Sessions began in January of last year at Chicago’s Minbal recording studios, where NE-HI recorded on a ’60s-vintage analog eight-track machine that had reportedly been used for The Rolling Stones’ Sticky Fingers sessions at Muscle Shoals Sound Studio in Alabama. But after finishing eight songs, the band decided to keep just three of them — “Palm of Hand,” “Don’t Want to Know You” and “Offers” — before going back to the drawing board. 

“It was our first time dealing with the music industry, and we were feeling all this pressure at the time, a lot of which was self-imposed,” Balla says. “But when you let yourself go, that’s when it all happens. And then your brain comes in later, you know?”

So now that NE-HI is gaining momentum outside Chicago, will its hometown paper once again rank them above Shellac, or whatever other project Steve Albini happens to be working on at the moment? And will the perennially cranky producer finally retaliate by beating the hell out of them?

“He doesn’t strike me as a brawler, by any means,” says Balla, who briefly encountered the acerbic producer while working at Albini’s Electrical Audio studio (Offers was mastered by Bob Weston, who works on a lot of projects recorded at the studio and also is the bassist for Shellac). 
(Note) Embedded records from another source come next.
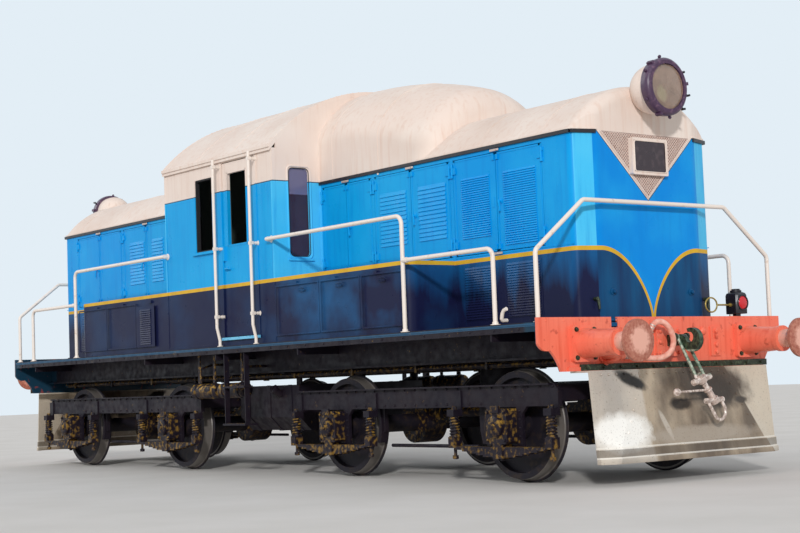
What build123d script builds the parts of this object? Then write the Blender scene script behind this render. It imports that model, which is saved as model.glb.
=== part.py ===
from build123d import *
import os
from math import radians, sqrt, tan

os.makedirs("parts", exist_ok=True)

# Centre-cab diesel locomotive on two four-wheeled bogies, broad gauge, in millimetres.
# X runs along the track with the front at +X, Y across it with the left at +Y, and Z up.
# The origin lies at mid-length on the centreline, level with the tips of the wheel flanges.

# Clearances
running = 0.05  # radial play of a shaft in its bore
seat = 0.3  # play between pieces that rest on each other
past = 100.0  # how far a cutting shape runs past what it cuts

# Wheels and axles
back_to_back = 1600.0
flange_height = 28.0
flange_thickness = 32.0
wheel_width = 130.0
tread_diameter = 914.0
rim_depth = 58.0
web_thickness = 28.0
hub_radius = 125.0
axle_radius = 85.0
journal_radius = 65.0
journal_start_y = 965.0
journal_end_y = 1140.0

rail_z = flange_height
axle_z = rail_z + tread_diameter / 2

# Bogies
bogie_x = 2800.0
wheelbase = 2440.0
side_frame_y = 1035.0
side_frame_thickness = 30.0
side_frame_top_z = 830.0
side_frame_depth = 185.0
horn_width = 70.0
horn_bottom_z = 330.0
axle_box_length = 260.0
axle_box_height = 290.0
axle_box_outer_y = 1180.0
bolster_half_length = 190.0
bolster_bottom_z = 640.0
centre_bowl_radius = 220.0
centre_bowl_height = 90.0
pivot_radius = 100.0
pivot_play = 1.0
end_beam_length = 60.0
end_beam_offset = 560.0  # beyond each axle

# Springs, hung below the axle boxes
hanger_offset = 610.0
spring_y = 1120.0
leaf_width = 90.0
leaf_thickness = 14.0
leaf_lengths = (1300.0, 1120.0, 940.0, 760.0, 580.0, 400.0)
buckle_length = 110.0
hanger_radius = 14.0
hanger_bottom_z = 205.0
coil_radius = 38.0
coil_bottom_z = 395.0
coil_top_z = 570.0
bracket_length = 90.0

# Final drives and brakes
casing_radius = 205.0
casing_half_width = 130.0
torque_arm_width = 90.0
shaft_radius = 45.0
shaft_z = 575.0
shoe_gap = 8.0
shoe_thickness = 45.0
shoe_height = 320.0
shoe_width = 80.0
brake_hanger_width = 40.0

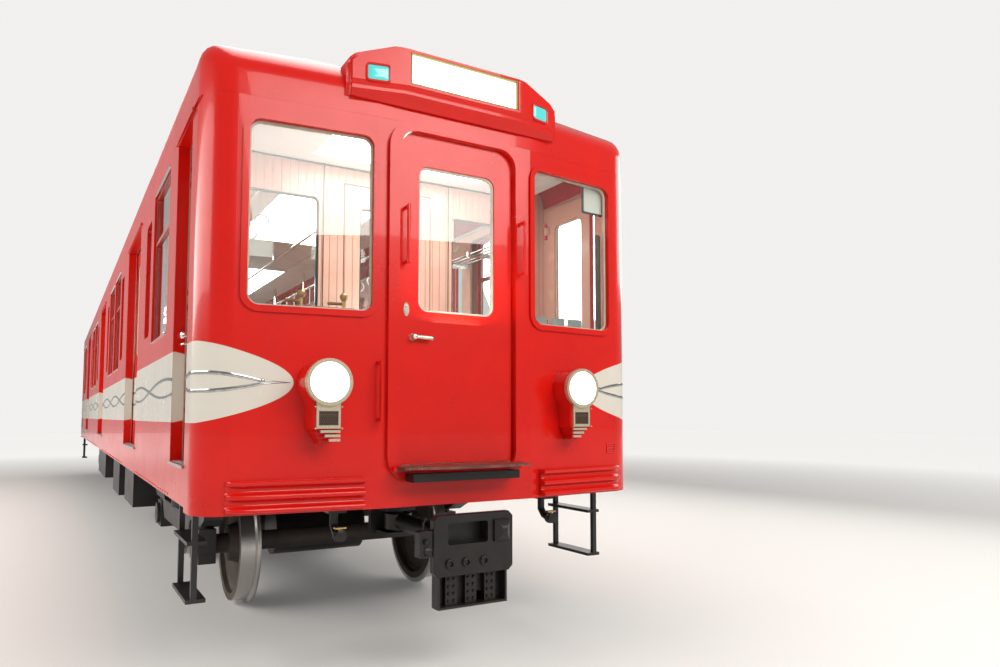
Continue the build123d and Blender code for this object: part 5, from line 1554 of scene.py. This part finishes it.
def hang_rows(name, shape, spots, made):
    """A shape repeated at points, as one plain mesh."""
    tree, ends = new_tree("hung_rows", [("Shape", "Object", None)])
    hung = put(tree, "GeometryNodeObjectInfo", {"Object": ends["Shape"]})
    copy_to_points(tree, ends, hung.outputs["Geometry"])
    model = place_object(f"{name}_model", shape.mesh(f"{name}_model"))
    data = points_mesh(name, [(spot, (0, 0, 1)) for spot in spots])
    plain = run_tree(name, data, tree, {"Shape": model, "Finish": made})
    bpy.data.objects.remove(model)
    plain.shade_smooth()
    plain.set_sharp_from_angle(angle=radians(40))
    piece(name, plain, made)


RAIL_Y, RAIL_Z = 0.763, 3.06
RAIL_END_X = 7.45
RAIL_HANGER_X = 7.4
RAIL_HANGERS = 11
SALOON_X = 7.64
STRAP_DROP = 0.27
STRAP_COUNT = 41
STRAP_PITCH = 0.36
CAB_BACK_X = 7.69
CAB_FRONT_X = 8.46
CAB_CEILING_Z = 3.118
DESK_X = 8.45
DESK_Z = 1.96


def add_saloon():
    """The saloon's strap rails, hand straps and trim, and the covering of its and the cabs' floors."""
    rails = Shape()
    for y, z in ((RAIL_Y, RAIL_Z), (0, RAIL_Z + 0.03)):
        rails.pipe([(-RAIL_END_X, y, z), (RAIL_END_X, y, z)], 0.014, 12)
        for n in range(RAIL_HANGERS):
            x = RAIL_HANGER_X * (2 * n / (RAIL_HANGERS - 1) - 1)
            rails.pipe([(x, y, z), (x, y, CEILING_Z)], 0.009, 8)
    piece("strap_rails", at_both_sides(rails), CHROME)
    spots = [(-7.2 + n * STRAP_PITCH, side * RAIL_Y, RAIL_Z)
             for side in (-1, 1) for n in range(STRAP_COUNT)]
    hang_rows("hand_straps", make_strap(STRAP_DROP), spots, STRAP_WHITE)
    lino = FLOOR_Z + 0.003
    floor = Shape().block((-SALOON_X, -1.250, FLOOR_Z), (SALOON_X, 1.250, lino))
    for low, high in ((-8.60, -7.70), (7.70, 8.60)):
        floor.block((low, -1.15, FLOOR_Z), (high, 1.15, lino))
    piece("floor_covering", floor, FLOORING)
    trim = Shape().block((-7.6, LINING_INNER_Y - 0.012, 3.085), (7.6, LINING_INNER_Y, 3.110))
    trim.block((-7.6, LINING_INNER_Y - 0.010, FLOOR_Z), (-5.65, LINING_INNER_Y, FLOOR_Z + 0.12))
    piece("saloon_trim", at_both_sides(trim), ALUMINIUM, bevel=0.002)


def add_cabs():
    """Ceilings, wall lines, switch boxes and controller handles of both cabs."""
    wall, top = CAB_BACK_X + 0.0005, CAB_CEILING_Z
    ceiling = Shape().block((CAB_BACK_X + 0.002, -1.15, top), (CAB_FRONT_X, 1.15, top + 0.012))
    piece("cab_ceilings", at_both_ends(ceiling), CEILING_WHITE, bevel=0.002)
    edges = Shape().block((wall, -1.22, top - 0.014), (CAB_BACK_X + 0.005, 1.22, top - 0.002))
    for y in (-0.47, 0.47):
        edges.block((wall, y - 0.003, FLOOR_Z + 0.1), (CAB_BACK_X + 0.004, y + 0.003, top - 0.014))
    piece("cab_wall_lines", at_both_ends(edges), BLACK_RUBBER)
    boxes = Shape()
    for n in range(4):
        y = n * 0.14
        boxes.block((DESK_X + 0.1, 0.50 + y, DESK_Z), (DESK_X + 0.13, 0.60 + y, DESK_Z + 0.09))
    piece("cab_switch_boxes", at_both_ends(boxes), SWITCH_GREY, bevel=0.004)
    stem = [(0.0001, 0.0), (0.030, 0.0), (0.030, 0.012), (0.011, 0.020), (0.010, 0.085), (0.022, 0.10),
            (0.024, 0.118), (0.012, 0.130), (0.0001, 0.132)]
    handles = Shape()
    foot_x = DESK_X + 0.11
    for y in (-0.62, -0.86):
        handles.turned_on(stem, Matrix.Translation((foot_x, y, DESK_Z)), 20)
        grip = [(foot_x, y, DESK_Z + 0.07), (DESK_X + 0.02, y - 0.06, DESK_Z + 0.082)]
        handles.pipe(grip, 0.009, 10)
    piece("cab_handles", at_both_ends(handles), BRASS)


# Cushions

SWELL_CAP = 0.012
SWELL_FRAMES = 20
CHANNEL_PITCH = 0.25
CHANNEL_DEPTH = 0.006
DRIVER_X = 8.0
DRIVER_Y = -0.54
DRIVER_Z = FLOOR_Z + 0.45
UPRIGHT = Matrix.Rotation(pi / 2, 4, "X")
SIDEWAYS = Matrix.Rotation(pi / 2, 4, "Z")


def cushion_form(name, size, crown):
    """A closed block with round edges, a little domed on its upper face, centred on its own origin."""
    half = [side / 2 for side in size]
    work = bmesh.new()
    bmesh.ops.create_cube(work, size=1.0)
    for vert in work.verts:
        vert.co = Vector((vert.co.x * size[0], vert.co.y * size[1], vert.co.z * size[2]))
    bmesh.ops.bevel(work, geom=list(work.edges), offset=min(size) * 0.32, segments=3, affect="EDGES",
                    profile=0.6)
    long_edges = [edge for edge in work.edges if edge.calc_length() > 0.12]
    bmesh.ops.subdivide_edges(work, edges=long_edges, cuts=5, use_grid_fill=True)
    for vert in work.verts:
        across = (1 - (vert.co.x / half[0]) ** 4) * (1 - (vert.co.y / half[1]) ** 4)
        if vert.co.z > 0:
            vert.co.z += crown * across
    data = bpy.data.meshes.new(name)
    work.to_mesh(data)
    work.free()
    return data


def swell(name, size):
    """A cushion blown up by cloth pressure from a slightly smaller form, its movement capped."""
    cap = SWELL_CAP
    start = [size[0] - 2 * cap, size[1] - 2 * cap, size[2] - 1.4 * cap]
    thing = place_object(f"{name}_form", cushion_form(name, start, 0.008))
    remesh = thing.modifiers.new("even", "REMESH")
    remesh.mode = "VOXEL"
    remesh.voxel_size = 0.013 if size[0] > 0.6 else 0.009
    even = settled(thing)
    thing.modifiers.clear()
    thing.data = even
    rest = [vert.co.copy() for vert in even.vertices]
    cloth = thing.modifiers.new("cloth", "CLOTH")
    cloth.settings.use_pressure = True
    cloth.settings.uniform_pressure_force = 4.0
    cloth.settings.tension_stiffness = 20.0
    cloth.settings.bending_stiffness = 2.0
    cloth.settings.quality = 4
    cloth.settings.effector_weights.gravity = 0.0
    cloth.collision_settings.use_collision = False
    cloth.point_cache.frame_start = 1
    cloth.point_cache.frame_end = SWELL_FRAMES
    scene = bpy.context.scene
    for step in range(1, SWELL_FRAMES + 1):
        scene.frame_set(step)
    even = settled(thing)
    thing.modifiers.clear()
    scene.frame_set(1)
    for vert, before in zip(even.vertices, rest):
        step = vert.co - before
        if step.length > cap:
            vert.co = before + step.normalized() * cap
    even.name = name
    bpy.data.objects.remove(thing)
    return even


def channels(data):
    """Presses sewn channels across a cushion's upper face."""
    top = max(vert.co.z for vert in data.vertices)
    for vert in data.vertices:
        near = abs((vert.co.x / CHANNEL_PITCH) % 1.0 - 0.5) * 2
        dip = max(1 - (1 - near) * CHANNEL_PITCH / 0.024, 0.0)
        if vert.co.z > top * 0.35:
            vert.co.z -= CHANNEL_DEPTH * dip * dip
    return data


def place_cushion(name, data, matrix, low, high):
    """A cushion of its own, moved to its place and kept between two corners."""
    own = data.copy()
    own.transform(matrix)
    for vert in own.vertices:
        for axis in range(3):
            vert.co[axis] = min(max(vert.co[axis], low[axis]), high[axis])
    own.shade_smooth()
    made = piece(name, own, CLOTH)
    return made


def cushion_box(middle, length, y, z, flip):
    """The box that a cushion may fill, after it is turned to its side."""
    corners = [flip @ Vector((middle + way * (length / 2 - 0.0005), across, height))
               for way in (-1, 1) for across in y for height in z]
    return [tuple(pick(corner[axis] for corner in corners) for axis in range(3)) for pick in (min, max)]


def add_cushions():
    """Bench cushions, crowned and sewn in channels, in place of the plain solids, and the driver's."""
    seat = channels(swell("bench_seat", (0.998, 0.455, 0.090)))
    back = channels(swell("bench_back", (0.998, 0.500, 0.085)))
    driver_seat = swell("driver_seat_pad", (0.405, 0.325, 0.080))
    driver_back = swell("driver_back_pad", (0.405, 0.440, 0.060))
    seat_z = (FLOOR_Z + 0.34, FLOOR_Z + 0.43)
    back_z = (FLOOR_Z + 0.43, FLOOR_Z + 0.95)
    spans = [(1.5, 2.5), (2.5, 3.5), (6.45, 7.6), (-2.5, -1.5), (-3.5, -2.5), (-7.6, -6.45)]
    for side, flip in (("left", SAME), ("right", HALF_TURN)):
        for number, (low, high) in enumerate(spans):
            length = high - low
            middle = (low + high) / 2 * (1 if side == "left" else -1)
            stretch = Matrix.Diagonal((length, 1, 1, 1))
            spot = Matrix.Translation((middle, 1.022, sum(seat_z) / 2))
            box = cushion_box(middle, length, (0.794, 1.2526), seat_z, flip)
            place_cushion(f"bench_seat_{side}_{number + 1}", seat,
                                       flip @ spot @ stretch, *box)
            spot = Matrix.Translation((middle, 1.208, sum(back_z) / 2)) @ UPRIGHT
            box = cushion_box(middle, length, (1.1626, 1.2526), back_z, flip)
            place_cushion(f"bench_back_{side}_{number + 1}", back, flip @ spot @ stretch, *box)
    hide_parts("bench_cushions")
    room = ((-9, -2, 0), (9, 2, 4))
    for end, turn in ENDS:
        spot = Matrix.Translation((DRIVER_X + 0.165, DRIVER_Y, DRIVER_Z + 0.04)) @ SIDEWAYS
        place_cushion(f"driver_seat_{end}", driver_seat, turn @ spot, *room)
        spot = Matrix.Translation((DRIVER_X + 0.03, DRIVER_Y, DRIVER_Z + 0.305)) @ SIDEWAYS @ UPRIGHT
        place_cushion(f"driver_back_{end}", driver_back, turn @ spot, *room)


# Floor, backdrop and light

def pale_surface(name, colour, cast):
    """A matt studio surface that looks white to the camera and to gloss, and still shows shadow."""
    made, tree, shader = shaded(name, rough=0.75, base=colour)
    path = put(tree, "ShaderNodeLightPath")
    seen = maths(tree, "MAXIMUM", path.outputs["Is Camera Ray"], path.outputs["Is Glossy Ray"])
    seen = maths(tree, "MAXIMUM", seen, path.outputs["Is Transmission Ray"])
    away = put(tree, "ShaderNodeVectorMath", {0: place_of(tree)}, operation="LENGTH").outputs["Value"]
    cast = spread(tree, away, 8.0, 19.0, *cast)
    glow = put(tree, "ShaderNodeEmission", {"Color": (1, 0.99, 0.97, 1), "Strength": cast}).outputs[0]
    dark = put(tree, "ShaderNodeEmission", {"Color": (0, 0, 0, 1), "Strength": 0.0}).outputs[0]
    light = put(tree, "ShaderNodeMixShader", {0: seen, 1: dark, 2: glow}).outputs[0]
    both = put(tree, "ShaderNodeAddShader", {0: shader.outputs[0], 1: light}).outputs[0]
    tree.links.new(both, tree.nodes["Material Output"].inputs["Surface"])
    return made


def add_stage():
    """The studio's floor and its pale sky."""
    data = bpy.data.meshes.new("studio_floor")
    reach = 60
    corners = [(-reach, -reach, 0), (reach, -reach, 0), (reach, reach, 0), (-reach, reach, 0)]
    data.from_pydata(corners, [], [(0, 1, 2, 3)])
    data.materials.append(pale_surface("studio_floor", (0.66, 0.65, 0.63, 1), (0.10, 0.62)))
    ground = place_object("studio_floor", data)
    world = bpy.data.worlds.new("studio")
    bpy.context.scene.world = world
    world.use_nodes = True
    tree = world.node_tree
    sky = tree.nodes["Background"]
    sky.inputs["Color"].default_value = (0.93, 0.92, 0.90, 1)
    path = put(tree, "ShaderNodeLightPath")
    seen = maths(tree, "MAXIMUM", path.outputs["Is Camera Ray"], path.outputs["Is Transmission Ray"])
    tree.links.new(spread(tree, seen, 0.0, 1.0, 0.42, 0.95), sky.inputs["Strength"])


def add_panel_light(name, place, target, size, power):
    data = bpy.data.lights.new(name, "AREA")
    data.shape = "RECTANGLE"
    data.size, data.size_y = size
    data.energy = power
    data.color = (1, 0.97, 0.93)
    lamp = place_object(name, data)
    lamp.location = place
    heading = Vector(target) - Vector(place)
    lamp.rotation_euler = heading.to_track_quat("-Z", "Y").to_euler()


def add_lights():
    """Panels round the car and lamps inside it."""
    add_panel_light("front_panel", (15.0, 1.5, 5.5), (8.7, 0, 1.8), (6.0, 3.0), 420)
    add_panel_light("side_panel", (3.0, -7.5, 4.2), (3.0, -1.2, 1.8), (14.0, 2.4), 620)
    add_panel_light("far_side_panel", (3.0, 7.5, 4.6), (3.0, 1.2, 1.8), (14.0, 2.4), 420)
    add_panel_light("top_panel", (0.0, 0.0, 8.0), (0.0, 0.0, 3.5), (18.0, 3.0), 420)
    for x in (-6.0, -2.0, 2.0, 6.0):
        add_panel_light(f"saloon_{x:g}", (x, 0, CEILING_Z - 0.06), (x, 0, 1.2), (2.4, 0.9), 60)
    for side in (-1, 1):
        x = side * 8.15
        add_panel_light(f"cab_{side}", (x, 0, 3.10), (x, 0, 1.2), (0.5, 1.2), 16)
        add_panel_light(f"cab_desk_{side}", (side * 8.25, 0, 1.90), (x, 0, 3.1), (0.3, 1.6), 14)


aim_camera()
add_stage()
add_lights()
dress_nodes()
add_leaf_panes()
add_end_panes()
add_band_trim()
add_end_fittings()
add_end_forms()
add_roof()
add_side_fittings()
add_saloon()
add_cabs()
add_cushions()

bpy.context.scene.view_settings.view_transform = "Standard"
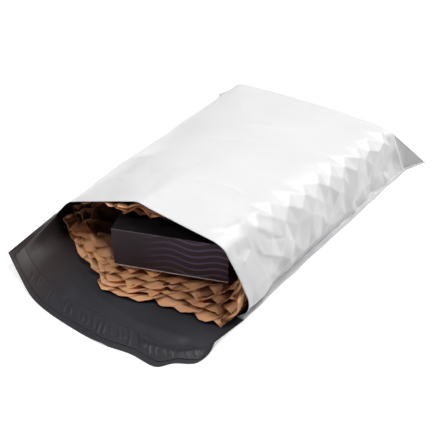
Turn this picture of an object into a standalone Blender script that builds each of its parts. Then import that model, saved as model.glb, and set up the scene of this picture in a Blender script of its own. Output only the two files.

“I just remember walking in one day and he was in the kitchen, wearing a jumpsuit that looked like a cross between a mechanics’ suit and Ghostbusters (outfit), and arguing with the studio manager about whether DEVO had more than one good album.”

Of course, Albini could always just go the “you’ll never work in this town again” route.

“That would be kind of sick, actually,” says Balla with a laugh. “It would be a pretty good reason not to have to work anymore.”